If the evidence in the case does not cause you to believe a particular proposition submitted, then you cannot return a verdict requiring belief of that proposition."

The instruction was submitted by contestants and is their version of MAI 3.03 (1981 Revision), which is the burden of proof instruction to be used in will contest cases. As written in the instruction form book, the second paragraph reads:

"The burden is upon plaintiff, contestant, to cause you to believe (here insert the affirmative defense raised such as `his claim of undue influence as submitted in Instruction Number ____')."

Notes on Use 1 states that this paragraph should be omitted if no affirmative defense, such as undue influence, is submitted. There was no affirmative defense pleaded or proved in this case. In addition, paragraph two of the submitted instruction put the burden of proof on contestants to show that the decedent was of unsound mind. This was error. The burden of proof is upon the proponents of a will to show that the document was the last will and testament of the decedent, and that, at the time of signing, decedent was of sound and disposing mind and memory. This burden never shifts [Brug v. Manufacturers Bank & Trust Co., 461 S.W.2d 269, 276 (Mo. banc 1970)], although, after proponents have made a prima facie case, contestants must come forward with substantial evidence that the testator lacked the mental capacity to execute the will if they are to prevail. Dixon v. Fillmore Cemetary, 608 S.W.2d 84, 89 (Mo.App.1980).

The trial court, in its order, specifically recognized the deficiencies and errors in the submitted instruction. Any deviation from a mandated Missouri approved instruction, or from the notes on use on such instruction, is presumptive prejudicial error, and the party offering such instruction has the burden of convincing the court that the error was harmless. Murphy v. Land, 420 S.W.2d 505, 507 (Mo.1967).

Contestants agree that the instruction was erroneous, as so stated by the trial court, but contend that the error was harmless. They contend that the burden of proof instruction cast a greater burden of proof on them than they were required to meet, and under such circumstances, the error was harmless.

*238 The prejudicial effect of an erroneous instruction must be judicially determined [Rule 70.02(c), V.A.M.R.], and in making such a determination, the test is whether the challenged instruction placed a greater burden on the party submitting it than would the applicable instruction.
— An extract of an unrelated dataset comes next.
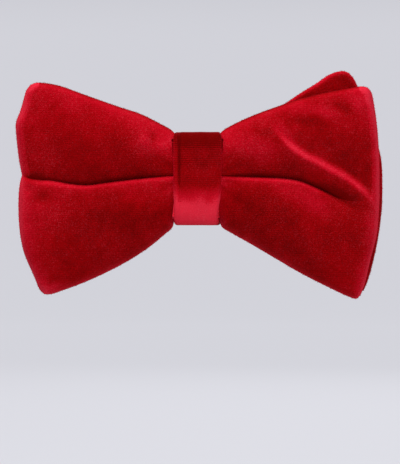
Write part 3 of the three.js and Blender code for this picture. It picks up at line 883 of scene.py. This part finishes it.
# The wrap's round, as y and z.
KNOT_LOOP = [(-3.2, 15.1), (-0.9, 14.6), (0.0, 12.4), (0.0, 0.0), (0.0, -12.8), (-0.9, -15.0), (-3.2, -15.8),
             (-10.5, -15.8), (-17.5, -15.9), (-21.2, -15.2), (-22.1, -13.2), (-22.2, -6), (-22.2, 0),
             (-22.2, 6), (-21.9, 12.0), (-20.6, 14.4), (-17.5, 15.1), (-10.5, 15.2), (-3.2, 15.1)]
KNOT_MIDDLE = (-11.1, 0)
KNOT_FRONT_Y = -15
KNOT_RIGHT = 7.95
KNOT_LEFT = 8.15
SEAM_Z = -9


def knot_round():
    """The wrap's round as columns of y and z, with its unit normals outwards."""
    ring = Line(KNOT_LOOP).at(np.linspace(0, 1, 421)[:-1])
    run = np.roll(ring, -1, 0) - np.roll(ring, 1, 0)
    normal = np.stack([run[:, 1], -run[:, 0]], 1)
    normal /= np.linalg.norm(normal, axis=1)[:, None]
    normal *= np.sign((normal * (ring - KNOT_MIDDLE)).sum(1))[:, None]
    return ring[:, :1], ring[:, 1:], normal


class BOWTIE_OT_knot(bpy.types.Operator):
    """Make the velvet wrap round the middle of both bows"""

    bl_idname = "bowtie.knot"
    bl_label = "Knot"

    def execute(self, context):
        y, z, normal = knot_round()
        across = np.concatenate([-clustered(40)[::-1], clustered(40)[1:]])
        # Past its edges the cloth is folded in, down to the bow.
        hem = np.linspace(1, 0, 7)[:-1]
        tucked = np.concatenate([hem, 0 * across, hem[::-1]])
        across = np.concatenate([0 * hem - 1, across, 0 * hem + 1])
        # The front narrows towards its bottom, more on the right.
        front = ease(-y, 13, 20.5)
        slim = ease(-y, 2, 21)
        right = KNOT_RIGHT - 0.15 * front - slim * 1.3 * ease(-z, 2, 15.5)
        left = KNOT_LEFT - 0.3 * slim * ease(-z, 2, 15)
        half = np.where(across < 0, left, right)
        x = half * across
        reach = half - np.abs(x)
        sunk = 1.3 * (1 - turned_edge(reach, 1.3))
        depth = 1.0 + 1.3 * ease(-y, 3, 6) + 0.7 * ease(-y, 14, 20) + 2.2 * ease(np.abs(z), 8.5, 12.5)
        sunk = sunk + depth * tucked
        x = x * (1 - 0.05 * tucked)
        # A pressed crease runs down the front's left side, and the strip outside it lies lower.
        crease = np.exp(-(((x + 6.15) / 0.42) ** 2)) * ease(z, -9, 3)
        strip = 0.3 * ease(-x, 5.9, 6.5)
        inward = sunk + front * (0.75 * crease + strip + 0.1 * unevenness(x, z, 7, 31))
        # The seam that closes the wrap at the back.
        inward = inward + 0.55 * np.exp(-(((z - SEAM_Z) / 0.5) ** 2)) * ease(y, -2, -0.5)
        grid = np.stack([x, y - normal[:, :1] * inward, z - normal[:, 1:] * inward], axis=-1)
        # On the front, painted light and shade: darker at the top and lighter and lighter towards the bottom,
        # painted shade in the crease, a painted highlight along the edges, and the rows shown near the top.
        lit = 0.06 + 0.13 * ease(-z, -11, -8) + 0.06 * ease(-z, -6, 2) + 0.85 * ease(-z, 1.5, 11)
        lit = lit + 0.12 * np.exp(-(((z + 12.5) / 3) ** 2)) - 0.25 * crease - 0.14 * ease(z, 9, 13)
        lit += 0.12 * ease(-x, 6.3, 6.9) + 0.3 * np.exp(-reach / 0.35) + 0.06 * unevenness(x, z, 5, 33)
        rib = 0.07 + 0.11 * np.exp(-(((z - 8.5) / 3.5) ** 2)) - 0.1 * ease(-z, 3, 8)
        # Behind the front, painted light: lighter where the cloth faces up.
        behind = grid[..., 1] > KNOT_FRONT_Y
        attributes = {
            "painted_light_and_tone": np.where(behind, 0.3 + 0.25 * normal[:, 1:], lit),
            "rib": np.where(behind, 0.07, rib),
        }
        piece = grid_mesh("knot_velvet_wrap", grid, closed=True, attributes=attributes)
        apply_modifier(piece, "SOLIDIFY", thickness=context.scene.bow_tie_velvet.cloth, offset=-1)
        smooth(piece)
        finished(piece, "velvet", "bow", ["knot_velvet"])
        return {"FINISHED"}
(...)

McDowell v. Schuette, 610 S.W.2d 29, 38 (Mo.App.1980). The instruction questioned here required contestants to assume a greater burden of proof than that required by law. If anyone was injured by the giving of the instruction, it was contestants, not the proponents. The error was harmless. The order of the trial court sustaining proponents' motion for new trial was prejudicially erroneous.

The cause is remanded to the trial court with directions to set aside its order of March 25, 1982, granting defendants (proponents) a new trial, and to enter judgment for plaintiffs (contestants) in accordance with the jury verdict.

CROW, P.J., and FLANIGAN, MAUS and PREWITT, JJ., concur.